Tucson Unified School District is looking to reallocate funding used for its desegregation plan and instead use it to retain academic interventionists who assist students who need extra help.
The district is trying to retain the positions, which were funded by federal pandemic aid. Those dollars are expected to end in September. If approved, the district would move more than $3.5 million out of its desegregation plan.
On Tuesday, community members, like TUSD alum Joe Tolliver, raised concerns to the board saying this would be taking away from students–not helping them.
“If it's permanent, it's not coming back,” he said. “Where's the money going to exactly?”
Others like Sylvia Compoy, who represented the Latino plaintiffs in the district’s 1978 desegregation case, told the board that the district’s annual desegregation report has dropped in its quality. That report is used to show how the school system is working to eliminate historic segregation.
“I think the reports that went to the court, this administration knew it was going to be read,” she said. “I’m not so sure they thought this report was going to be read.
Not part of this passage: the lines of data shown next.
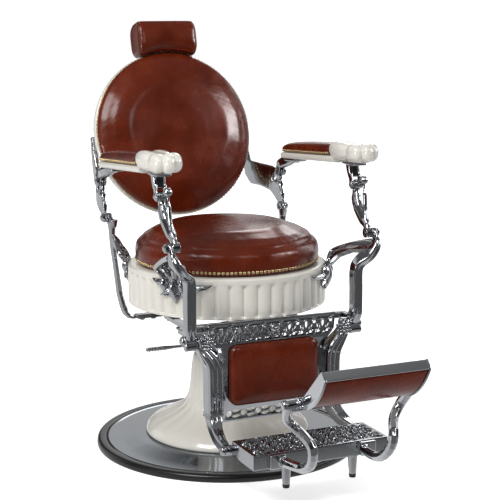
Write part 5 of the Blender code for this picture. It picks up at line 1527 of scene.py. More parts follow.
@dataclass
class Armrest:
    """One armrest: the enamelled body with its paw, and the nailed leather top."""

    finishes: Finishes
    side: Side
    nail_radius: float = 0.0042
    nail_pitch: float = 0.0112
    bar_height: float = 0.021

    def __post_init__(self) -> None:
        """Take the arm's place and width from its CAD nodes."""
        self.low, self.high = (Vector(c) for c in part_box(f"arm_body_{self.side.value}"))
        self.pad_low, self.pad_high = (Vector(c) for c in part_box(f"arm_pad_{self.side.value}"))
        self.x = (self.low.x + self.high.x) / 2
        self.width = self.pad_high.x - self.pad_low.x + 0.004

    def build(self) -> list[Object]:
        """Build and dress the armrest.

        Returns:
            Its pieces.
        """
        word, rider = self.side.value, f"arm_{self.side.value}"
        body = self.body()
        body.name = f"paw_arm_{word}"
        dress(body, rider, self.finishes.enamel, [f"arm_body_{word}"])
        pad = self.pad()
        pad.name = f"arm_leather_{word}"
        dress(pad, rider, self.finishes.leather, [f"arm_pad_{word}"])
        nails = self.nails(pad)
        nails.name = f"arm_nails_{word}"
        dress(nails, rider, self.finishes.brass)
        return [body, pad, nails]

    def floor(self, y: float) -> float:
        """Find the height of the body's underside, which climbs towards the front."""
        return joint_point(f"arm_{self.side.value}").z + 0.0605 - 0.0667 * y

    def body(self) -> Object:
        """Cast the body and its lobed paw in one.

        Returns:
            The body.
        """
        rear, step, tall = self.high.y, self.pad_low.y, self.bar_height
        stations = []
        for y, w, t in ((rear, 0.55, 0.55), (rear - 0.003, 0.84, 0.86), (rear - 0.010, 0.97, 1.0),
                        (rear - 0.030, 1.0, 1.0), (0.0, 1.0, 1.0), (step - 0.025, 0.96, 1.0)):
            stations.append((self.x, y, self.floor(y) + tall - t * tall / 2, w * self.width, t * tall))
        bar = swept("arm_bar", stations, superellipse(3.6, 40), 60)
        return cast(joined("paw_arm", [bar, *self.paw()]), 1.3 * MM, 3)

    def paw(self) -> list[Object]:
        """Model the paw: a core, two long side lobes and three toes round the front.

        Returns:
            The lobes.
        """
        x, half, nose, step, top = self.x, self.width / 2, self.low.y, self.pad_low.y, self.high.z
        under = self.floor(nose + 0.04) + 0.004
        mid, tall = (top + under) / 2, (top - under) / 2
        lobes = [pebble("core", Vector((x, (step + nose) / 2 + 0.004, mid - 0.002)),
                        (0.80 * half, (step - nose) / 2 - 0.008, 0.93 * tall), 3.0)]
        for out in (-1.0, 1.0):
            lobes.append(pebble("side_lobe", Vector((x + out * 0.56 * half, step - 0.058, mid - 0.001)),
                                (0.60 * half, 0.062, 0.96 * tall), 2.5))
            lobes.append(pebble("corner_toe", Vector((x + out * 0.64 * half, nose + 0.044, mid)),
                                (0.55 * half, 0.031, 0.98 * tall), 2.4))
        lobes.append(pebble("middle_toe", Vector((x, nose + 0.027, mid)), (0.50 * half, 0.027, tall), 2.4))
        return lobes

    def pad(self) -> Object:
        """Stuff the long leather top.

        Returns:
            The top.
        """
        front, rear = self.pad_low.y, self.pad_high.y
        stations = []
        for y, w, tall in ((rear - 0.001, 0.60, 0.010), (rear - 0.006, 0.88, 0.017), (rear - 0.016, 0.96, 0.022),
                           (rear - 0.050, 0.975, 0.0275), (0.01, 0.975, 0.0315), (front + 0.020, 0.96, 0.0325),
                           (front + 0.004, 0.90, 0.0300), (front, 0.80, 0.0250)):
            stations.append((self.x, y, self.floor(y) + self.bar_height + tall / 2, (self.width - 0.004) * w, tall))
        section = [(-0.5, -0.5), (0.5, -0.5), (0.5, -0.22), (0.49, 0.0), (0.455, 0.20), (0.38, 0.36), (0.26, 0.455),
                   (0.13, 0.49), (0.0, 0.5), (-0.13, 0.49), (-0.26, 0.455), (-0.38, 0.36), (-0.455, 0.20),
                   (-0.49, 0.0), (-0.5, -0.22)]
        pad = swept("arm_top", stations, section, 36)
        return stuffed(pad, 3.0, 0.003, 3.0 * MM, lambda p: p.z < self.floor(p.y) + self.bar_height + 0.006)

    def nails(self, pad: Object) -> Object:
        """Drive the nails along the leather's lower edge.

        Args:
            pad: The leather top.

        Returns:
            The nails.
        """
        x, half, front, rear = self.x, self.width / 2, self.pad_low.y, self.pad_high.y
        line = [Vector((x + half, front + 0.006, 0.0)), Vector((x + half, rear - 0.030, 0.0))]
        for k in range(1, 12):
            angle = math.pi * k / 12
            line.append(Vector((x + half * math.cos(angle), rear - 0.022 + 0.024 * math.sin(angle), 0.0)))
        line += [Vector((x - half, rear - 0.030, 0.0)), Vector((x - half, front + 0.006, 0.0))]
        spots = even(line, self.nail_pitch, closed=False)
        for p in spots:
            p.z = self.floor(p.y) + self.bar_height + 0.0040
        return nail_heads("arm_nails", nearest(pad, spots, -0.0003), self.nail_radius)


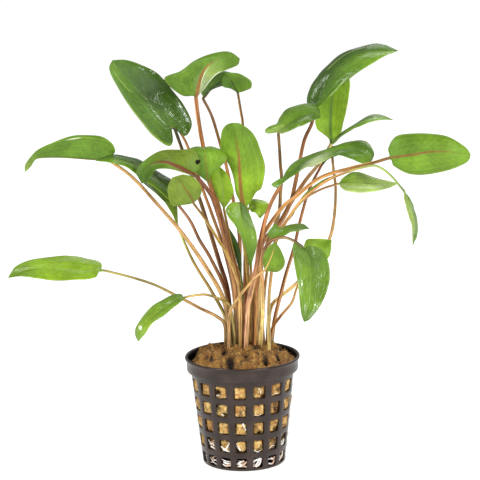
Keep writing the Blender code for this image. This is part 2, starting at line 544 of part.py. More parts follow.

The court’s presence makes a big difference and that's unfortunate.”
In 2022, a judge ruled that the district no longer operates as a dual-segregated system. That meant oversight of its desegregation plan no longer fell to the court, but to the TUSD governing board.
The proposed changes come months after the Ninth Circuit Court of Appeals heard arguments in the 1978 desegregation case. Former TUSD students contend that the “district failed to monitor, track, review or analyze the effectiveness of its programs and policies” that pertained to desegregation. The school district’s attorney disagreed.
“Near perfection is not the standard,” TUSD’s attorney said during the December arguments. “The question is have the vestiges been eliminated to the extent practicable. The district court found that they had.”
The governing board is expected to vote on the move during its April 9th meeting.